Pictures can be representational when students create drawings similar to the objects they represent. For example, students might draw actual apples to illustrate a story problem about picking apples. As students move toward abstraction, the next step is to represent objects with a more simplified drawing, such as an open or closed circle or an x. The pictorial models in the image above become increasingly more abstract from left to right. The first drawing, an equal groups model, represents each group in a separate space or circle. Next, you see arrays. In the first array, the red dots are arranged in rows where each row represents one group. The second array is more visually complex because the grid has no space between the square units, but students still see three units in each row. The final drawings are the tape diagram or bar model and an area model. These are the most abstract because the number of items in each group is solely represented by the number 3 in the bar model, and the side lengths represent the number of groups and the size of each group in the area model. Students need to understand and visualize the set of three this number represents.

Abstract:

An abstract representation is when mathematical notation is solely used to represent a student’s thinking. Usually, abstract notation consists of numbers, mathematical symbols, and sometimes letters for variables. This is the most complex way students represent mathematical thinking. If students use abstract notation to show their thinking, they must understand the meaning of that notation deeply enough to clearly explain or draw a picture to show their thinking process.  

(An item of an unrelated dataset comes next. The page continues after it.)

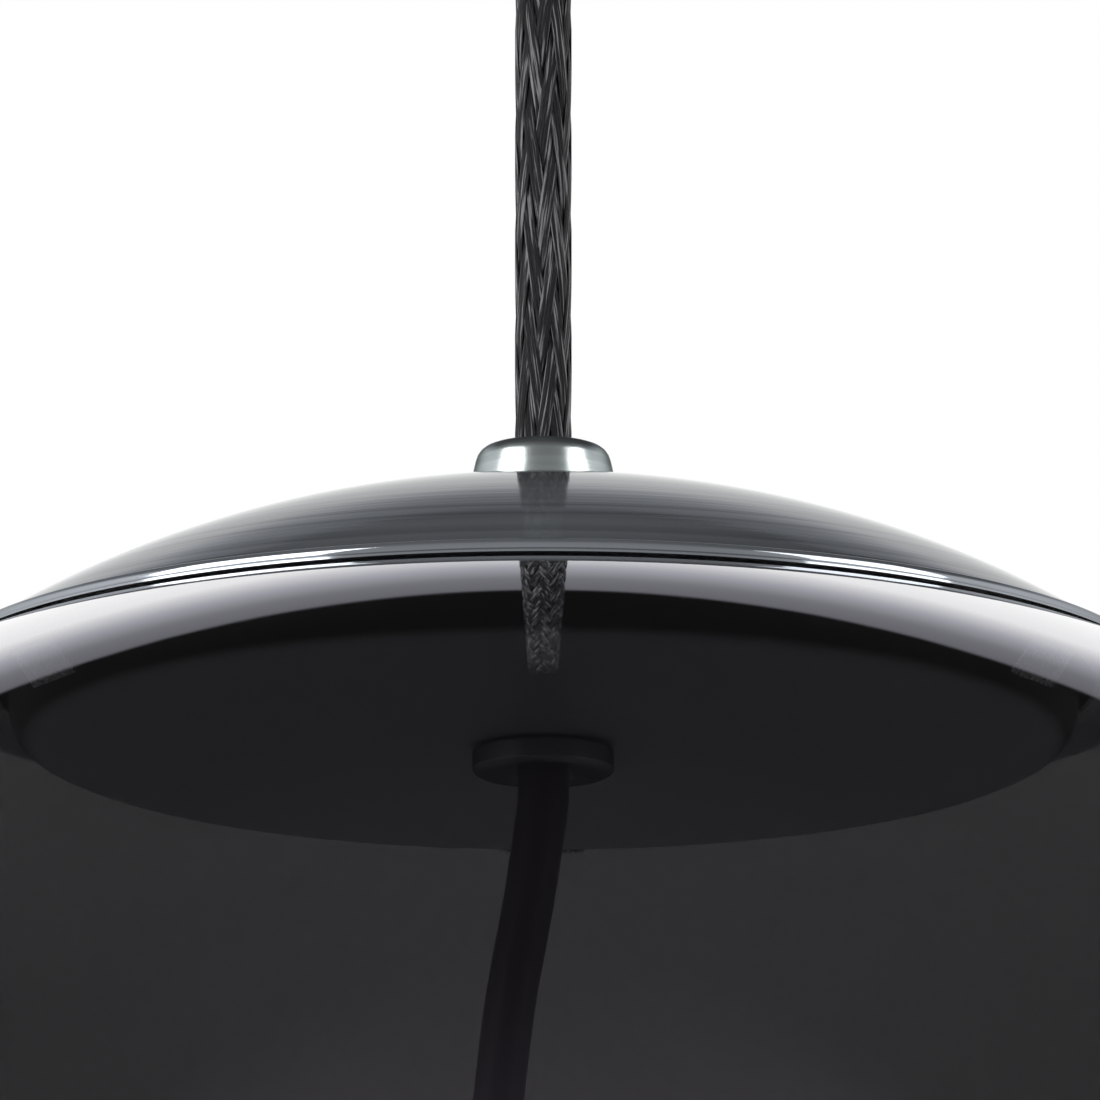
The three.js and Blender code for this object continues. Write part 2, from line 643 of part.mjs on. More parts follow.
function holderGrip() {
  const boreR = innerCordR + GAP;
  const grubZ = -GRIP_HEIGHT / 2;
  const topR = boreR + GRIP_WALL;
  const body = turned([
    [boreR, 0], [topR, 0], [topR + 0.6, -0.8], [GRIP_FOOT_R, -GRIP_HEIGHT], [boreR, -GRIP_HEIGHT],
  ]);
  return body.subtract(radialRod(GRUB_R + GAP, 0, 2 * GRIP_FOOT_R, grubZ, 90));
}

function holderCap() {
  const wall = HOLDER_CAP_WALL;
  const top = -GRIP_HEIGHT - GAP;
  const bottom = top - HOLDER_CAP_HEIGHT;
  const crownR = HOLDER_CAP_HEIGHT - HOLDER_CAP_SKIRT;
  const crownZ = bottom + HOLDER_CAP_SKIRT;
  const sideR = HOLDER_R - crownR;
  return turned([
    [innerCordR + GAP, top],
    ...arc(sideR, crownZ, crownR, 90, 0, 4),
    [HOLDER_R, bottom],
    [HOLDER_R - wall, bottom],
    ...arc(sideR, crownZ, crownR - wall, 0, 90, 4),
    [innerCordR + GAP, top - wall],
  ], SMALL_SIDES);
}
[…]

This image shows two equations. The first equation is three plus three plus three plus three plus three equals fifteen. The second equation is five times three equals fifteen.

These two equations show increasingly abstract ways to represent the thinking in multiplication. The first equation shows repeated addition. In this equation, a student can see each of the five groups of three being added together to find the total. In the second equation, the first factor tells us to picture 5 groups, and the second factor tells us that each group has three for a total product of 15.

Concrete-Pictorial-Abstract is Not a Linear Progression

Ideally, every student experiences new content beginning with a concrete representation. As students progress through the learning progression for a concept, they may switch back and forth between concrete, pictorial, and abstract representations. When new units or larger numbers are introduced, students may need to return to pictorial or concrete representations to maintain deep conceptual understanding. One example of this may occur between two of the pictorial representations above.

This image shows five circles that each had three red cubes. In the picture the three cubes from the first circle have been moved into a row of three next to the equal groups drawing. The second group of three cubes has also been moved into a row of three cubes underneath the first row. One cube from the third equal group has been moved into the first spot in the third row. The remaining two cubes of the third group and the last two groups of three cubes are still in equal groups. Next to the partial array of cubes is a drawing of an array showing five rows of three open circles.

This image is a sequence that might occur after students have moved from making equal groups with objects to drawing equal groups. When students are introduced to arrays, a new way to represent equal groups, the teacher might have students go back to concrete objects. First, students can make equal groups with cubes, a skill they have mastered. Then, moving the cubes from each group into a row allows students to create a new model with concrete objects first. Once they experience this using hands-on manipulatives, the next step is for students to create a drawing to show the array they made with cubes. The one new thing in this moment is an array. Returning to concrete objects between the equal groups and array drawings helps ensure that students understand how the two representations are connected.

Concrete-Pictorial-Abstract for Access and Equity

Understanding the concrete-pictorial-abstract progression can be the key to access and equity. If students can move fluidly back and forth in this progression, all students can use what they know to access grade-level content. If students in your class are missing some foundational knowledge for a concept you are teaching, concrete objects might provide them an access point. If students struggle with a new complexity presented in a lesson abstractly, a pictorial representation might be all they need to make sense of it. The key to leveraging this progression is remembering, before reducing the complexity in the numbers try using a more scaffolded model.